= Rupert of Palatinate-Simmern (bishop of Strasbourg) =

Rupert of Palatinate-Simmern (1420 – 17 October 1478, in Saverne) was a Roman Catholic clergyman and member of the Palatinate-Simmern family. From 1440 to 1478 he was bishop of Strasbourg.

==Life==
He was the second son of Stephen, Count Palatine of Simmern-Zweibrücken and was named after his father's father Rupert, King of Germany. From 1432 to 1436 he was a canon of the bishopric of Trier and in 1436 a canon in Mainz. In 1436 he became provost of St Guido's church in Speyer and then in 1437 a canon of the bishopric of Cologne. From 1438 to 1439 he studied at the university of Heidelberg and in 1440 he became a canon at Strasbourg Cathedral.
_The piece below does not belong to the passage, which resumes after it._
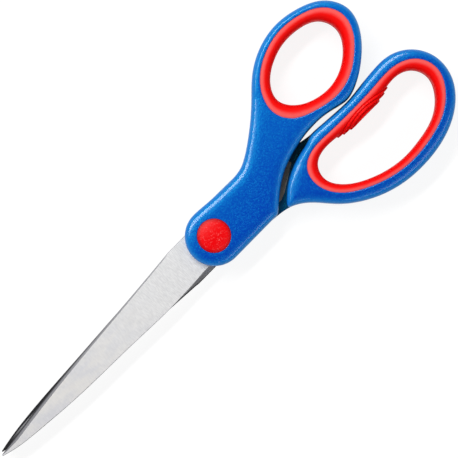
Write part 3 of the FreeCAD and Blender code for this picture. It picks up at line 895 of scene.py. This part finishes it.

Conrad of Bussnang, bishop of Strasbourg, made Rupert his coadjutor in 1439 and granted him a lifelong pension in 1440. Felix V appointed Rupert bishop of Strasbourg and this was confirmed by pope Eugene IV, but Rupert was only able to move to Strasbourg in 1449. Politically he favoured the Electoral Palatinate and concluded an alliance with Frederick I. His reform of the clergy in his diocese was only partially successful. He modernized his prince-bishopric along the lines of contemporary secular states but his high demands for control met with resistance.